Vieira also noted that the total industry production for last year was 218,069 tons, which he said was the lowest in over two decades. “The production of the Skeldon factory was a total of 33,309 tons of sugar. Albion for example produced 54,022 tons. By this time, according to all of GuySuCo’s projections, Skeldon should be producing 100,000 tons of sugar. The disaster that is the Skeldon Sugar Modernisation Project (SSMP) continues and the time has come to ask if it is viable? At the very least a commission of enquiry should be set up to examine what has happened? And what is the way forward if in fact there is one,” he said.
The former sugar executive declared that the losses of sugar at the Skeldon factory are frightening. “Sugar is haemorrhaging at this state-of-the-art factory in massive quantities, in the filter press mud 1.18% of the sugar is lost, the highest in the industry, Albion for example was 0.51%. In the molasses 17.49% is lost, again the highest in the industry, Albion for example is 9.40%. The undermined losses at Skeldon were 6.45%, again the highest in the industry, Albion for example was only 1.29%. The boiling house recovery was also unacceptably low.
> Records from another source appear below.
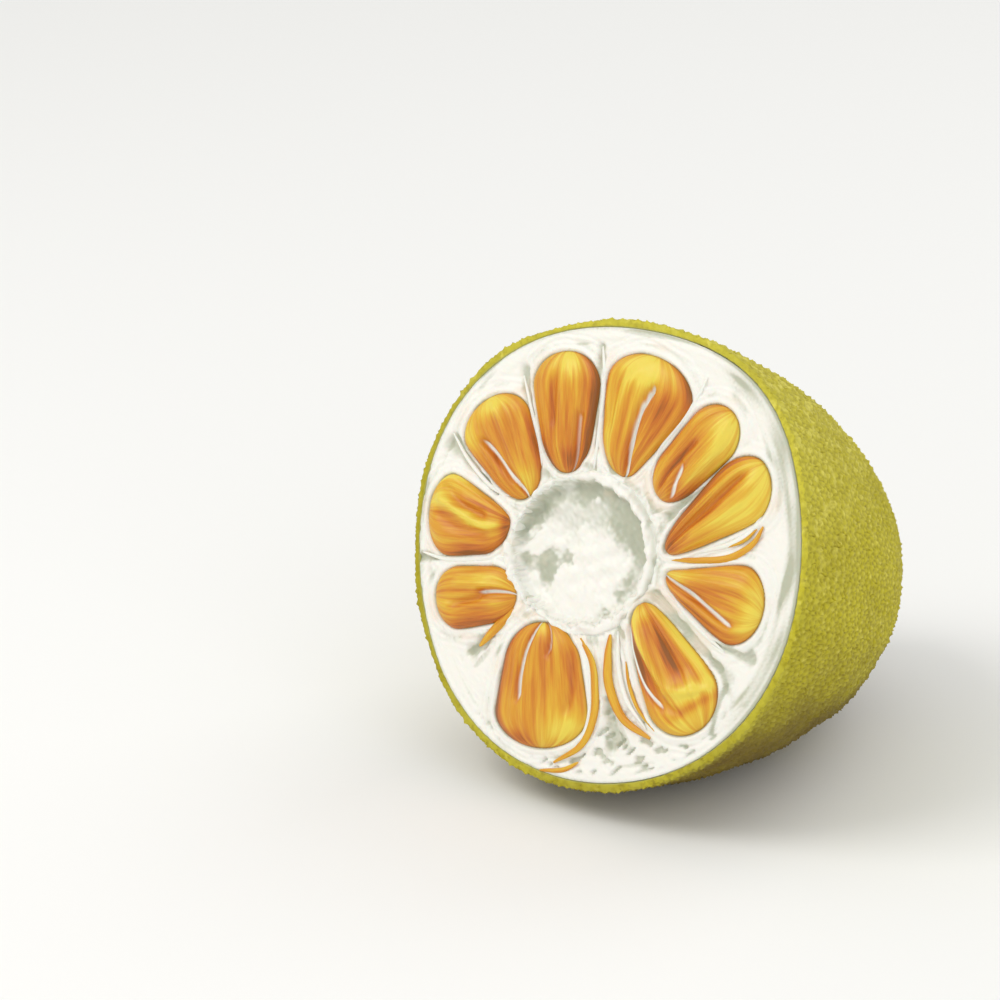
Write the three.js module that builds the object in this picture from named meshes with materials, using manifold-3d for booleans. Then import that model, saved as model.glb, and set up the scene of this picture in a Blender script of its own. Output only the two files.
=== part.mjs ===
// Half of a jackfruit, cut across its middle: a knobbly rind, the white pith inside it, the fibrous
// core and ten plump arils in their pockets round the core. It lies on its side with the cut face
// leaning back.
//
// Millimetres. The fruit is first drawn with its cut face upright: x to the right, z up and y into the
// fruit, from the cut at y = 0 to the blossom end. The group is then rolled about its length, leaned
// back and set down on the plane z = 0.
// A bearing is an angle in the cut face, counted from the right-hand side towards the top.

import * as THREE from "three";
import { ConvexGeometry } from "three/addons/geometries/ConvexGeometry.js";
import { mergeVertices } from "three/addons/utils/BufferGeometryUtils.js";
import Module from "manifold-3d";

const wasm = await Module();
wasm.setup();

// Driving sizes of the fruit
const BODY_RADIUS = 110; // mean radius of the cut, to the foot of the knobs
const HALF_LENGTH = 208; // from the cut to the blossom end, to the foot of the knobs
const RIND_THICKNESS = 3; // green skin under the knobs
const FIT_GAP = 0.3; // between the rind, the pith, the core and the arils
const SQUARENESS = 0.01; // the cut is a little square rather than round
const SHOULDER = {
  rise: 0.052, // share of the radius that the upper right stands out
  bearing: THREE.MathUtils.degToRad(40),
  spread: THREE.MathUtils.degToRad(24),
};
const RIGHT_FULLNESS = 0.008; // the right side is a little fuller than the left
const CROWN_SLOPE = 0.32; // the top side falls away faster towards the blossom end
const SWELL = { height: 0.008, lobes: 3, turn: 0.9, wave: 0.035, start: 1 }; // slow unevenness

// Knobs of the rind, on an equal-area spiral
const KNOB_SPACING = 10.6;
const KNOB_HEIGHT = 3.4;
const KNOB_VARIETY = 0.18; // share by which a knob's height may differ
const KNOB_VARIETY_STEP = 12.9898; // radians from one knob to the next, so that neighbours differ
const GOLDEN_ANGLE = Math.PI * (3 - Math.sqrt(5));
const HULL_GRID = 100; // steps a millimetre
const BLOCK_SIZE = 4 * HALF_LENGTH; // side of the blocks that cut the fruit, well beyond it
const SPIRAL_STEPS = 400; // slices that measure the skin for the spiral

// How the half lies
const ROLL = THREE.MathUtils.degToRad(13);
const LEAN = THREE.MathUtils.degToRad(18.2);
const FACE_CENTRE = { x: -1.1, y: -83.8, z: 121.1 }; // middle of the cut once it lies

// Faces round and along the smooth bodies
const BODY_AROUND = 40;
const BODY_RINGS = 22;
const ARIL_AROUND = 16;
const ARIL_RINGS = 10;
const CORE_AROUND = 30;
const CORE_FRONT_RINGS = [0.2, 0.4, 0.6, 0.78, 0.9, 0.98]; // shares of the outline, from the middle out
const CORE_SHAFT_RINGS = [0.03, 0.35, 0.7, 0.92]; // shares of the depth
const MERGE_TOLERANCE = 1e-4;

// The core and its socket
const CORE = {
  x: -13.3,
  z: 0.8,
  halfWidth: 38.5,
  halfHeight: 34.7,
  depth: 96, // it runs this far into the fruit
  taper: 0.42, // its width at the inner end, as a share of the width at the cut
  bluntness: 6, // a higher power gives a flatter inner end
  lobes: [
    { height: 0.025, count: 5, turn: 0.6 },
    { height: 0.02, count: 9, turn: 0 },
  ],
  rim: 2.2, // height of the raised rim
  rimPlace: 0.9, // share of the outline where the rim is highest
  rimSpread: 0.12,
  dish: 2.6, // depth of the dished middle
  lump: 1.8, // height of the lumps in the dished middle
  wave: 0.21, // their turns a millimetre, in radians
  waveTurn: [0.4, 1.1],
  socketFront: 9, // the socket's cutter runs out this far in front of the cut
};

// The arils. Root and crown are the ends of each bulb in the cut face, by the core and by the rind. The
// half widths are given near the root and near the crown, to the left and right of someone looking from
// root to crown. Grooves run along the front: where across it (from -1 at the left to 1 at the right),
// how deep, and from where to where.
const ARILS = [
  {
    name: "aril_01",
    root: [-20.1, 37.6],
    crown: [-19.8, 95.6],
    left: [12.5, 19.5],
    right: [13, 19],
    grooves: [[0.4, 2.4, 0, 0.5]],
  },
  {
    name: "aril_02",
    root: [11.2, 35.6],
    crown: [30.9, 91.9],
    left: [15.5, 24],
    right: [9, 23.5],
    grooves: [[0.1, 3.4, 0, 0.85]],
  },
  {
    name: "aril_03",
    root: [30.8, 26.4],
    crown: [72.6, 65.4],
    left: [13, 14.6],
    right: [11, 13.5],
    grooves: [[-0.3, 2.6, 0, 0.65]],
  },
  {
    name: "aril_04",
    root: [35.2, 1.2],
    crown: [89.6, 41.6],
    left: [7.2, 12.4],
    right: [8, 18.8],
    grooves: [[0.4, 2, 0.25, 0.9]],
  },
  {
    name: "aril_05",
    root: [35.3, -9.2],
    crown: [88, -28.7],
    left: [6, 20],
    right: [8.5, 19],
    grooves: [[0.4, 3.2, 0, 0.8]],
  },
  {
    name: "aril_06",
    root: [21.7, -22.3],
    crown: [53.7, -81.5],
    left: [9.5, 20],
    right: [14, 21],
    grooves: [[-0.05, 3.2, 0.1, 1]],
  },
  {
    name: "aril_07",
    root: [-33.3, -31.8],
    crown: [-35, -91.8],
    left: [20.5, 27],
    right: [20, 26.5],
    grooves: [[-0.35, 2.8, 0, 0.5], [0.4, 3.2, 0, 0.75]],
  },
  {
    name: "aril_08",
    root: [-48.2, -20.2],
    crown: [-95.5, -19.8],
    left: [13, 16.5],
    right: [12.5, 14],
    grooves: [[-0.1, 3.2, 0, 0.7]],
  },
  {
    name: "aril_09",
    root: [-52, 14.3],
    crown: [-99.5, 20.6],
    left: [16, 20.5],
    right: [8, 19.5],
    grooves: [[-0.3, 2.4, 0, 0.85]],
  },
  {
    name: "aril_10",
    root: [-42.2, 26],
    crown: [-65.2, 73.8],
    left: [11.5, 21.5],
    right: [12, 18],
    grooves: [[-0.1, 3.2, 0, 0.75]],
  },
];
const ARIL_FRONT = 7; // from the widest outline to the top of the bulge
const ARIL_BACK = 24; // from the widest outline to the bottom of the pocket
const ARIL_SINK = 1.5; // the widest outline lies this far behind the cut
const ARIL_FULLNESS = 0.82; // below 1 the cross-section is fuller than an ellipse
const GROOVE_SPREAD = 0.2; // across the aril
const GROOVE_FADE = 0.08; // along the aril
const END_ROUND = 0.3; // share of the length over which each end rounds off
const WIDENING = [0.05, 0.8]; // shares of the length between which an aril widens

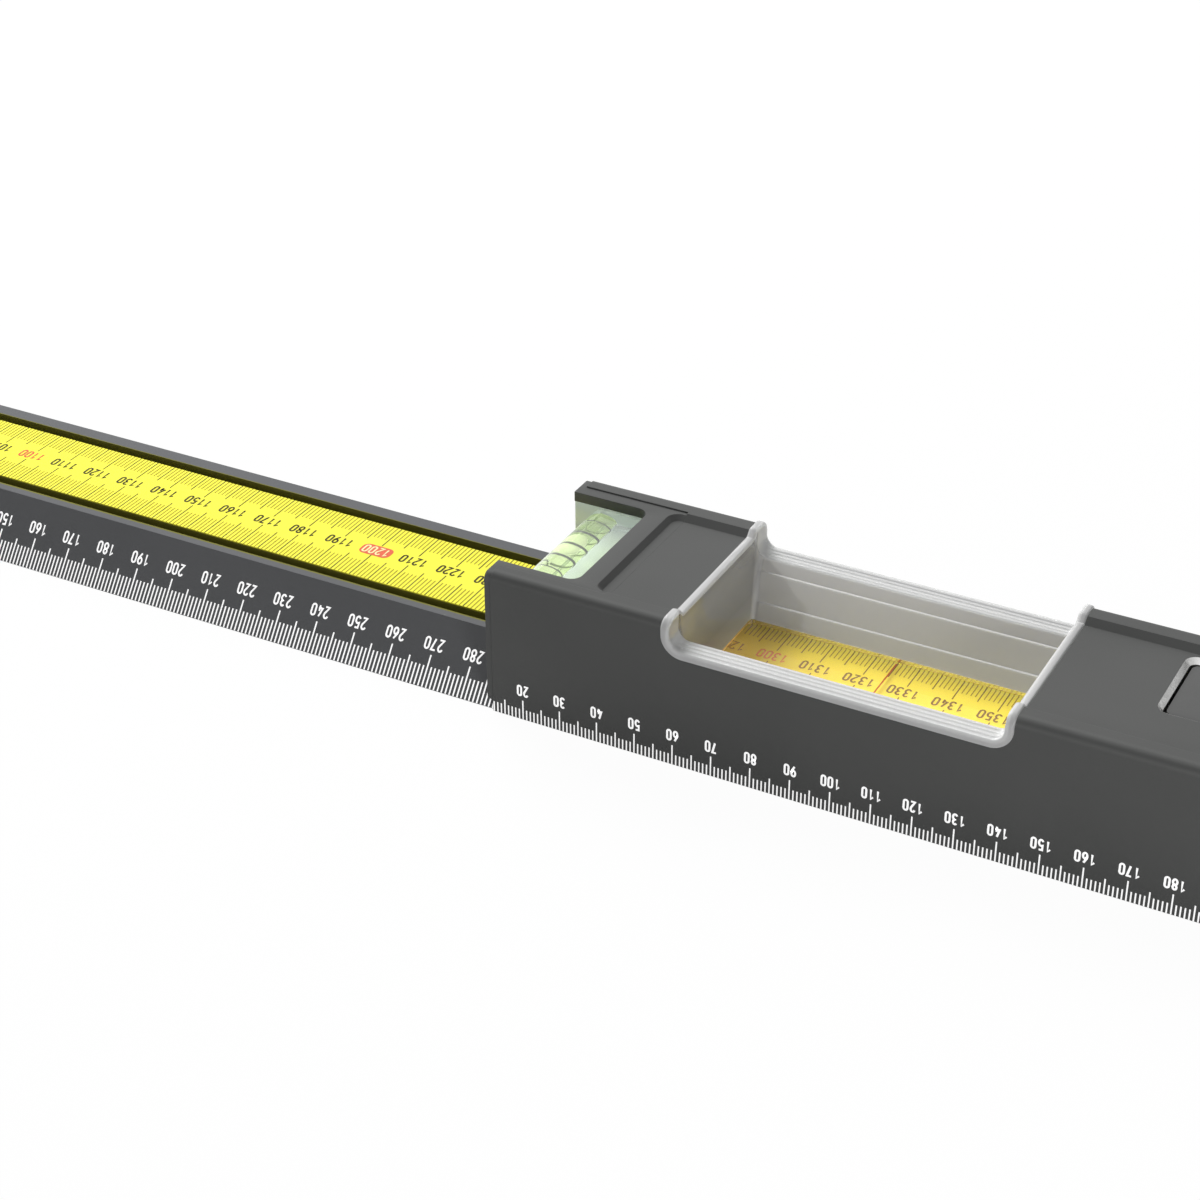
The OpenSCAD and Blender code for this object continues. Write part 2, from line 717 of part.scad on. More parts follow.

The boiling house efficiency was the lowest in the industry at 88.67% whilst Albion was 99.52%, and the industry average was 97.40%,” he said.
Vieira said that the field data is equally depressing. “The yield per hectare of sugar at Skeldon was 2.81 tons, the lowest in the industry. Albion by comparison yielded 5.35 tons sugar per hectare in 2012, but compared to our recent 30 years average of 2.5 tons per acre or 6.17 tons sugar per hectare, the industry average in 2012 was only 5 tons sugar per hectare,” he said. He noted that around the planet, the normal production average is 10 tons sugar per hectare.